As the Internet of Things (IoT) gains attraction, wireless devices will face the dual challenge of obtaining power while keeping wireless communications private.
“Most of these devices will be small and thus have limited energy storage; harvesting power wirelessly will be key to avoiding the need to frequently replace batteries,” explained Roohollah Rezaei, a Graduate Student at A*STAR’s Institute for Infocomm Research (I2R). “In addition, since these devices will transmit information wirelessly, their over-the-air communications are inherently insecure and can be picked up by eavesdroppers.”
Although conventional cryptographic methods can be used to encrypt messages that are transmitted wirelessly, Rezaei was keen to create physical layer security that would rely on the communication protocol itself to prevent eavesdropping. “Unlike the usual cryptographic algorithms, physical layer security would not require additional structures for distributing and managing secret keys,” he said.

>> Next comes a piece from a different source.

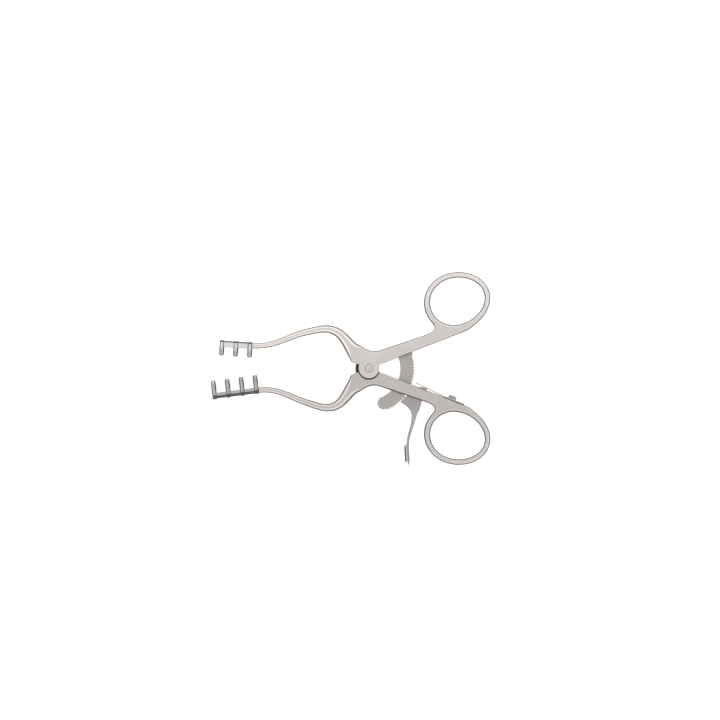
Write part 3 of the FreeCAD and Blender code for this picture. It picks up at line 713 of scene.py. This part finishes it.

Together with collaborators in China and Iran, Rezaei's team devised a communication protocol that creates a large difference between the communication rate of legitimate IoT nodes and eavesdroppers. In effect, their protocol raises the rate at which information can be transmitted securely from IoT nodes to a base station where information processing occurs. The network therefore achieves a higher secrecy rate.
To validate the security of their protocol, the researchers constructed a model network in which several IoT nodes, including possible eavesdropper nodes, transmit information wirelessly to a base station. Each node harvests power from the base station before its transmission time, then uses that power to transmit its information during an allocated time slot.
“Using our model, we showed that the base station running our protocol assumes that none of the IoT nodes can be trusted—at each time slot, one of the nodes transmits information to the base station while the remaining nodes are considered as potential eavesdroppers,” Rezaei said. During this stage, artificial noise is generated to blind non-transmitting nodes, so even if one of them has been compromised by a hacker (i.e., it becomes an eavesdropper), the information being transmitted remains secure.
“Having worked out the right signal structure, the second stage consists of allocating time slots so that the total communication throughput between the base station and the nodes is maximized,” he added.
The researchers demonstrated that their two-stage process outperformed common algorithms in securing wireless communications. Moving forward, Rezaei’s team plans to explore whether their technique allows the detection of other types of eavesdroppers—especially passive eavesdroppers which are typically more difficult for base stations to identify.
“We are also considering more sophisticated bandwidth schemes that allow more nodes to transmit their information at the same time, to see if we can overcome signal interference and maintain the same level of secrecy,” he concluded.
The A*STAR-affiliated researchers contributing to this research are from the Institute for Infocomm Research (I2R).